◆ **Requirement**
Reproduce all of the material word for word.

Structured object records:
============================================================
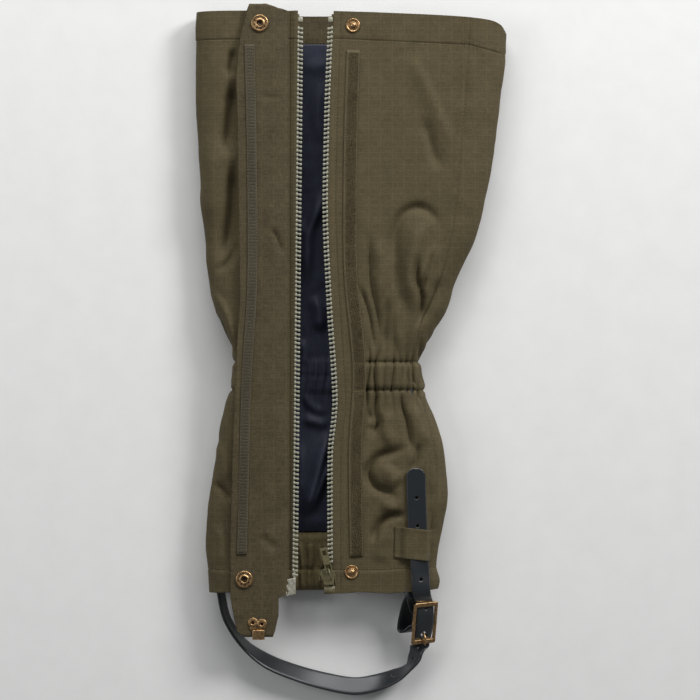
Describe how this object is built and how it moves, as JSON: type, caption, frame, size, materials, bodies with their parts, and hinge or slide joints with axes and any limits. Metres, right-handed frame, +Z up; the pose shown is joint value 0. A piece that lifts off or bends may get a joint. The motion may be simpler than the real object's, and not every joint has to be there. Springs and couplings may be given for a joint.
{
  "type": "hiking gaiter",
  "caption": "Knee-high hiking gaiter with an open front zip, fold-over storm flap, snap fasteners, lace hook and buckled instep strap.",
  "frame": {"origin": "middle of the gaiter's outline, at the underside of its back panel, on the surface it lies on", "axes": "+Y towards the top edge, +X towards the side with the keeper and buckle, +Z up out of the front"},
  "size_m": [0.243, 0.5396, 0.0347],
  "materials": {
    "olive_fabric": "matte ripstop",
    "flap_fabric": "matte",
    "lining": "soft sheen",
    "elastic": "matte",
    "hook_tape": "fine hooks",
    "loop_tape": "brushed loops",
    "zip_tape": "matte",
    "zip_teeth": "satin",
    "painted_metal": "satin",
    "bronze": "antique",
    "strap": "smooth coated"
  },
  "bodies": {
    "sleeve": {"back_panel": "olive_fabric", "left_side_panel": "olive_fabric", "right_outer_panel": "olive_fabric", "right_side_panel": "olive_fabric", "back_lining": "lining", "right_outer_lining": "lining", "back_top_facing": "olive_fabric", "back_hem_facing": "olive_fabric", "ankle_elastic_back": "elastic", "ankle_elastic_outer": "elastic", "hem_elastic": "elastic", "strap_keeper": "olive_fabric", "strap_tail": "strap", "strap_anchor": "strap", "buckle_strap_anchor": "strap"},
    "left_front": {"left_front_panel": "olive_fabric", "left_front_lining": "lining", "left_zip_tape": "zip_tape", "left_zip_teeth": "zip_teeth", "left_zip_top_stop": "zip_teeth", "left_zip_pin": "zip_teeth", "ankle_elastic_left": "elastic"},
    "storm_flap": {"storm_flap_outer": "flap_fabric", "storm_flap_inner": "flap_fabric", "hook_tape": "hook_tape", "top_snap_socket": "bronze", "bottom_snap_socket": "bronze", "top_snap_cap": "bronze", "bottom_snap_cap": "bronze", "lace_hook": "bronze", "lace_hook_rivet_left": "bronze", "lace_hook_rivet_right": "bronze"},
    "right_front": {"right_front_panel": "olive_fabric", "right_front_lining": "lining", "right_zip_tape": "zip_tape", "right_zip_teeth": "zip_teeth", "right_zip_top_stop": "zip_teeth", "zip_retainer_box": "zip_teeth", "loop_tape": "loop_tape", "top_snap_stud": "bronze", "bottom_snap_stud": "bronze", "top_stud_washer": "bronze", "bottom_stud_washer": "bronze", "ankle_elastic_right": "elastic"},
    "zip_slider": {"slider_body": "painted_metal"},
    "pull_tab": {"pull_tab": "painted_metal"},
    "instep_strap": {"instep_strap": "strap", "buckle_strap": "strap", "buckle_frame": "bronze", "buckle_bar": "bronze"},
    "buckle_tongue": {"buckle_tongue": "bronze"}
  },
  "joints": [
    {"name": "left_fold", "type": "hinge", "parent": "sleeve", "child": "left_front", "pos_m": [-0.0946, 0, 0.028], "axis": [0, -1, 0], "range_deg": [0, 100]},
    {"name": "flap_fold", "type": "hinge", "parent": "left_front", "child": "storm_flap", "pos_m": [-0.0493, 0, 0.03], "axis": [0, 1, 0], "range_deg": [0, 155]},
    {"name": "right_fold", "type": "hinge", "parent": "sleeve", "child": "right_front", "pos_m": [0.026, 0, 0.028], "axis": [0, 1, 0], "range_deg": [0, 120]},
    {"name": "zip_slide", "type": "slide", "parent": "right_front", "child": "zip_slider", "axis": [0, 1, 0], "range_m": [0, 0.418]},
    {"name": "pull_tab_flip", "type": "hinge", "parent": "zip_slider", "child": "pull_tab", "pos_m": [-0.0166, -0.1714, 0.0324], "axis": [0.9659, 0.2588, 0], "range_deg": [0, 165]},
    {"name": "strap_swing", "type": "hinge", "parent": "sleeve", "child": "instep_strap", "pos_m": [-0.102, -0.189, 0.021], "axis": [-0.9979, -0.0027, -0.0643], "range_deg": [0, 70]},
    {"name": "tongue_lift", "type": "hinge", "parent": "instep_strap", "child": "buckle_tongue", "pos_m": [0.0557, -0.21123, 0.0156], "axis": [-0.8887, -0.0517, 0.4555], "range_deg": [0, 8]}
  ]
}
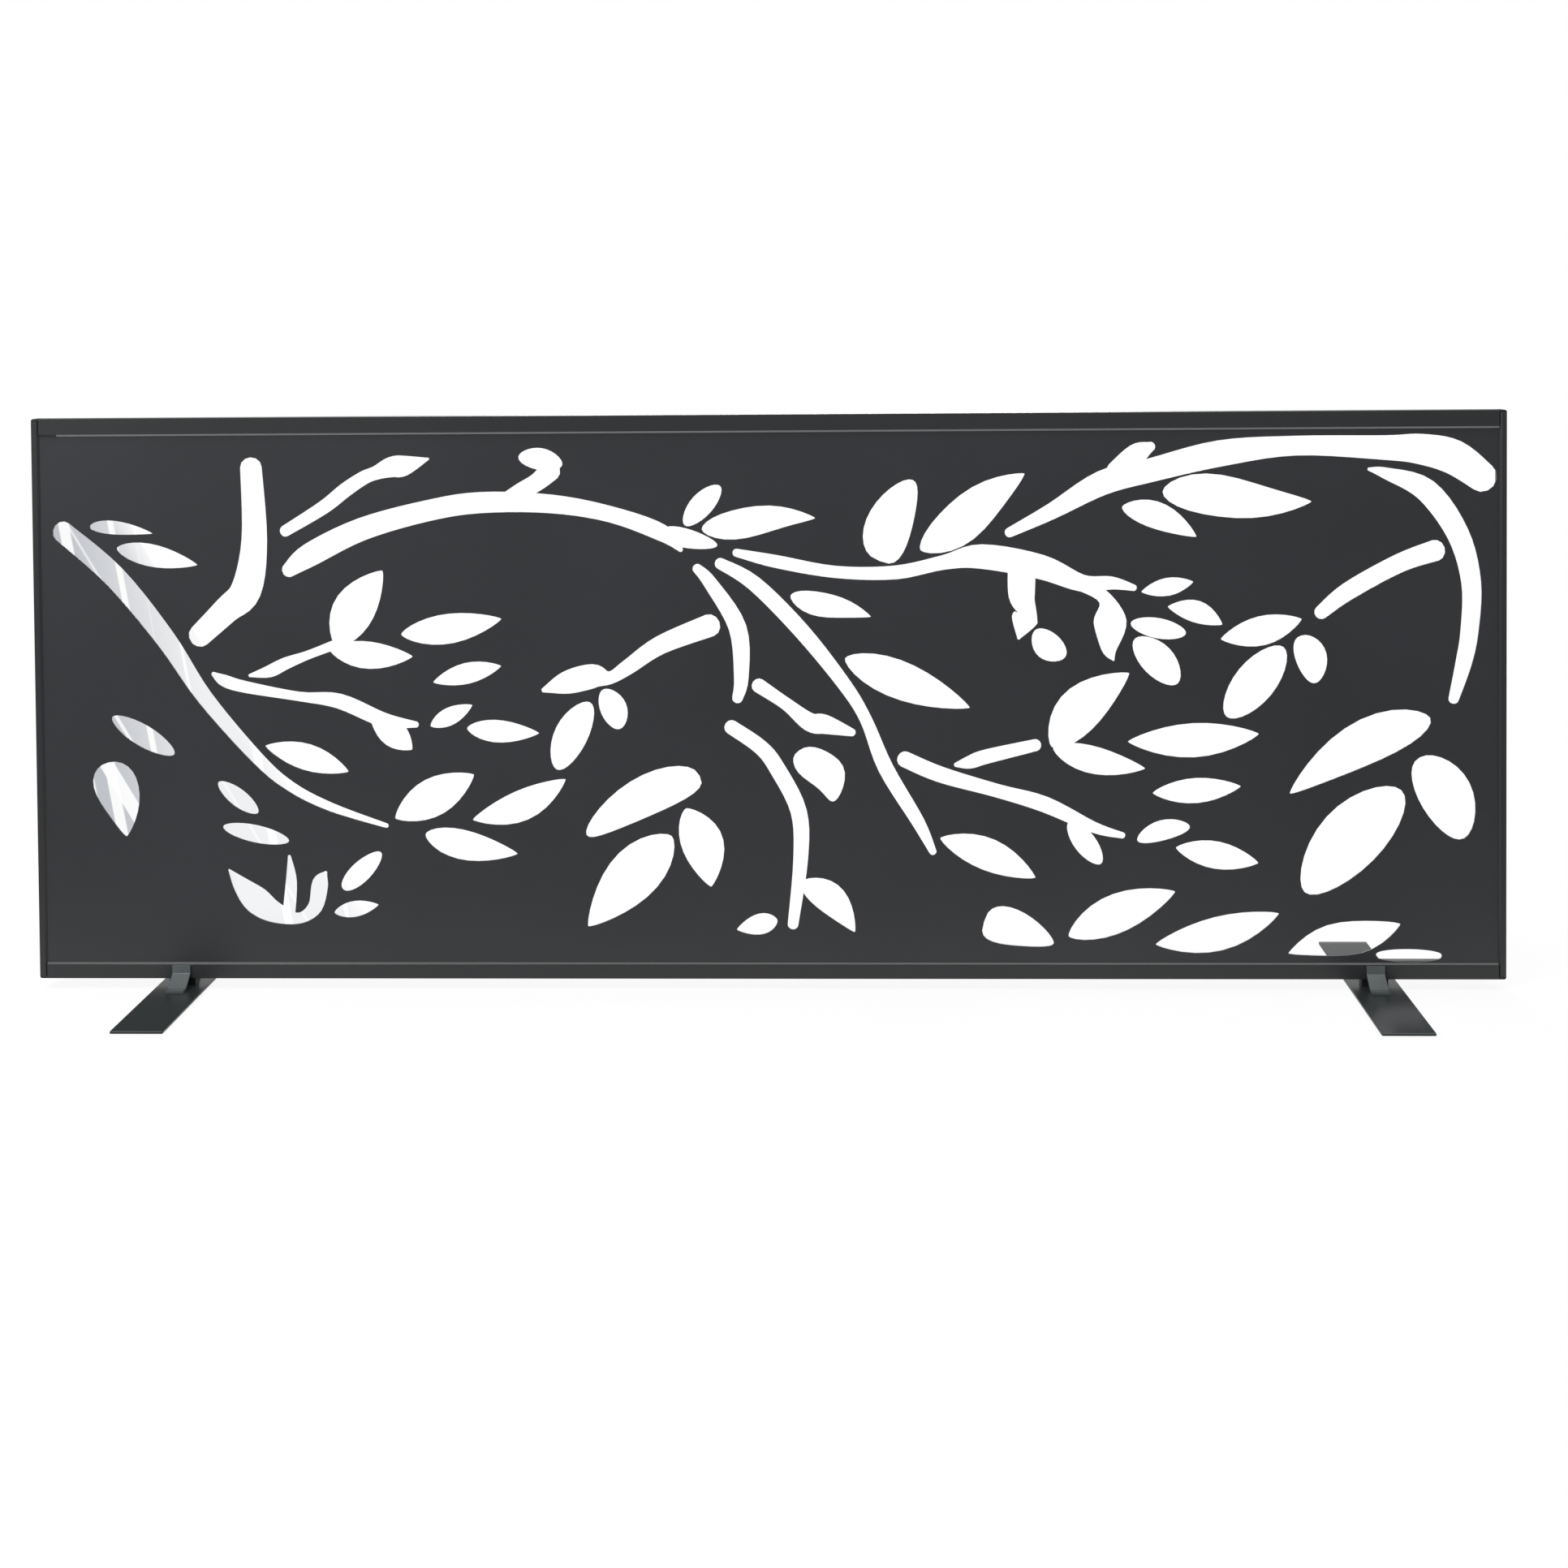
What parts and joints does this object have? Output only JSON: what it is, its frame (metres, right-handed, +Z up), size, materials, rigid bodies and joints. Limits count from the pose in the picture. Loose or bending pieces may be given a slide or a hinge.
============================================================
◆ **The output**
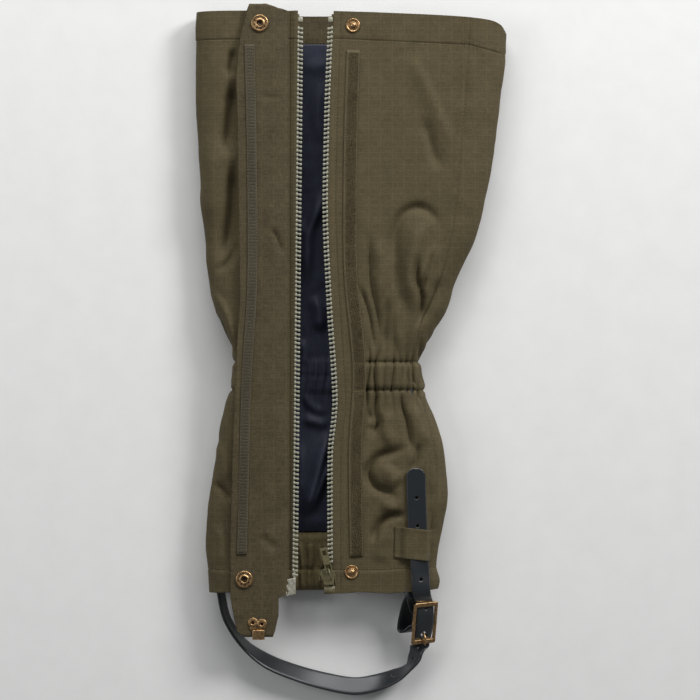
Describe how this object is built and how it moves, as JSON: type, caption, frame, size, materials, bodies with their parts, and hinge or slide joints with axes and any limits. Metres, right-handed frame, +Z up; the pose shown is joint value 0. A piece that lifts off or bends may get a joint. The motion may be simpler than the real object's, and not every joint has to be there. Springs and couplings may be given for a joint.
{
  "type": "hiking gaiter",
  "caption": "Knee-high hiking gaiter with an open front zip, fold-over storm flap, snap fasteners, lace hook and buckled instep strap.",
  "frame": {"origin": "middle of the gaiter's outline, at the underside of its back panel, on the surface it lies on", "axes": "+Y towards the top edge, +X towards the side with the keeper and buckle, +Z up out of the front"},
  "size_m": [0.243, 0.5396, 0.0347],
  "materials": {
    "olive_fabric": "matte ripstop",
    "flap_fabric": "matte",
    "lining": "soft sheen",
    "elastic": "matte",
    "hook_tape": "fine hooks",
    "loop_tape": "brushed loops",
    "zip_tape": "matte",
    "zip_teeth": "satin",
    "painted_metal": "satin",
    "bronze": "antique",
    "strap": "smooth coated"
  },
  "bodies": {
    "sleeve": {"back_panel": "olive_fabric", "left_side_panel": "olive_fabric", "right_outer_panel": "olive_fabric", "right_side_panel": "olive_fabric", "back_lining": "lining", "right_outer_lining": "lining", "back_top_facing": "olive_fabric", "back_hem_facing": "olive_fabric", "ankle_elastic_back": "elastic", "ankle_elastic_outer": "elastic", "hem_elastic": "elastic", "strap_keeper": "olive_fabric", "strap_tail": "strap", "strap_anchor": "strap", "buckle_strap_anchor": "strap"},
    "left_front": {"left_front_panel": "olive_fabric", "left_front_lining": "lining", "left_zip_tape": "zip_tape", "left_zip_teeth": "zip_teeth", "left_zip_top_stop": "zip_teeth", "left_zip_pin": "zip_teeth", "ankle_elastic_left": "elastic"},
    "storm_flap": {"storm_flap_outer": "flap_fabric", "storm_flap_inner": "flap_fabric", "hook_tape": "hook_tape", "top_snap_socket": "bronze", "bottom_snap_socket": "bronze", "top_snap_cap": "bronze", "bottom_snap_cap": "bronze", "lace_hook": "bronze", "lace_hook_rivet_left": "bronze", "lace_hook_rivet_right": "bronze"},
    "right_front": {"right_front_panel": "olive_fabric", "right_front_lining": "lining", "right_zip_tape": "zip_tape", "right_zip_teeth": "zip_teeth", "right_zip_top_stop": "zip_teeth", "zip_retainer_box": "zip_teeth", "loop_tape": "loop_tape", "top_snap_stud": "bronze", "bottom_snap_stud": "bronze", "top_stud_washer": "bronze", "bottom_stud_washer": "bronze", "ankle_elastic_right": "elastic"},
    "zip_slider": {"slider_body": "painted_metal"},
    "pull_tab": {"pull_tab": "painted_metal"},
    "instep_strap": {"instep_strap": "strap", "buckle_strap": "strap", "buckle_frame": "bronze", "buckle_bar": "bronze"},
    "buckle_tongue": {"buckle_tongue": "bronze"}
  },
  "joints": [
    {"name": "left_fold", "type": "hinge", "parent": "sleeve", "child": "left_front", "pos_m": [-0.0946, 0, 0.028], "axis": [0, -1, 0], "range_deg": [0, 100]},
    {"name": "flap_fold", "type": "hinge", "parent": "left_front", "child": "storm_flap", "pos_m": [-0.0493, 0, 0.03], "axis": [0, 1, 0], "range_deg": [0, 155]},
    {"name": "right_fold", "type": "hinge", "parent": "sleeve", "child": "right_front", "pos_m": [0.026, 0, 0.028], "axis": [0, 1, 0], "range_deg": [0, 120]},
    {"name": "zip_slide", "type": "slide", "parent": "right_front", "child": "zip_slider", "axis": [0, 1, 0], "range_m": [0, 0.418]},
    {"name": "pull_tab_flip", "type": "hinge", "parent": "zip_slider", "child": "pull_tab", "pos_m": [-0.0166, -0.1714, 0.0324], "axis": [0.9659, 0.2588, 0], "range_deg": [0, 165]},
    {"name": "strap_swing", "type": "hinge", "parent": "sleeve", "child": "instep_strap", "pos_m": [-0.102, -0.189, 0.021], "axis": [-0.9979, -0.0027, -0.0643], "range_deg": [0, 70]},
    {"name": "tongue_lift", "type": "hinge", "parent": "instep_strap", "child": "buckle_tongue", "pos_m": [0.0557, -0.21123, 0.0156], "axis": [-0.8887, -0.0517, 0.4555], "range_deg": [0, 8]}
  ]
}
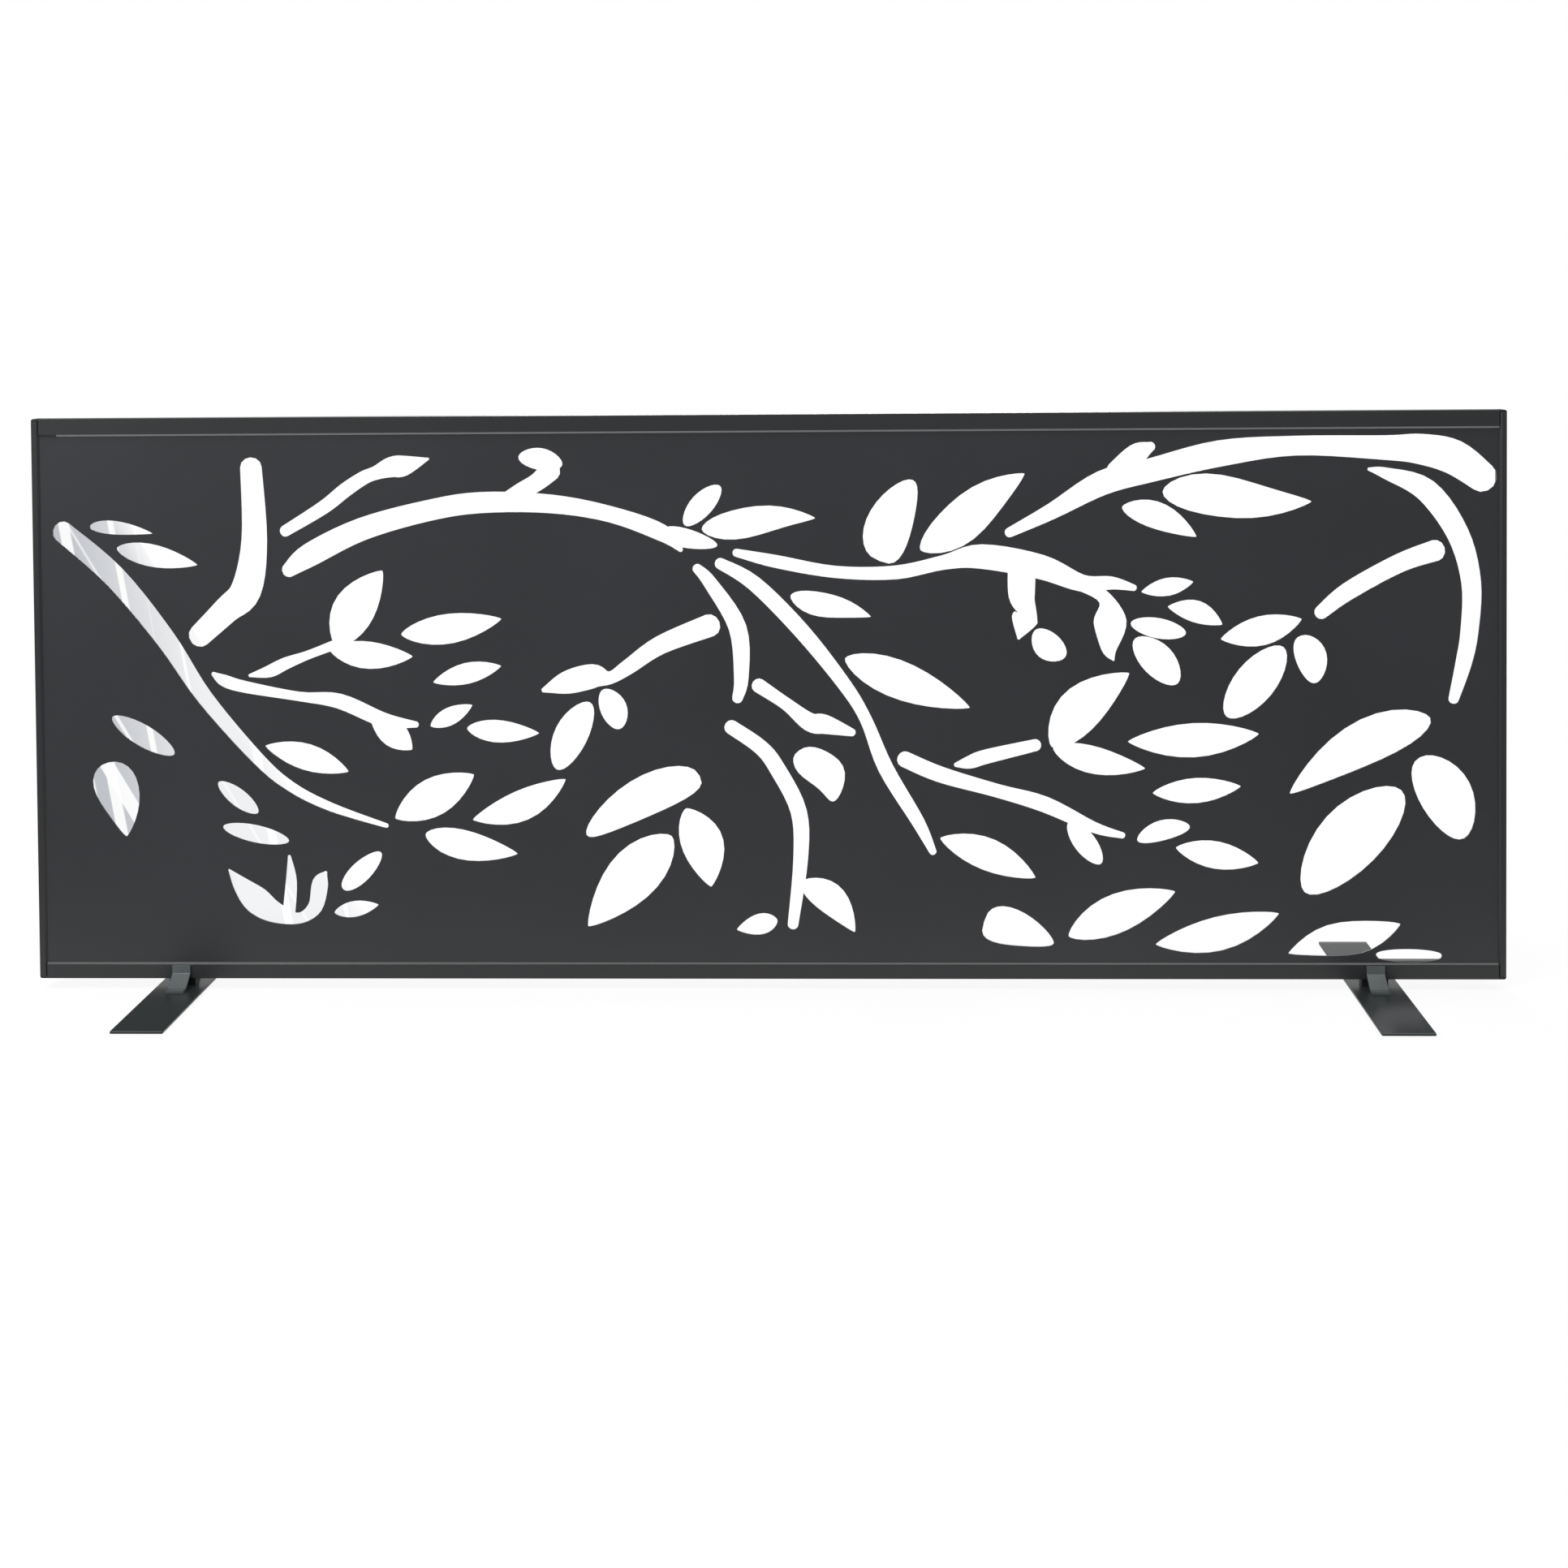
What parts and joints does this object have? Output only JSON: what it is, its frame (metres, right-handed, +Z up), size, materials, rigid bodies and joints. Limits count from the pose in the picture. Loose or bending pieces may be given a slide or a hinge.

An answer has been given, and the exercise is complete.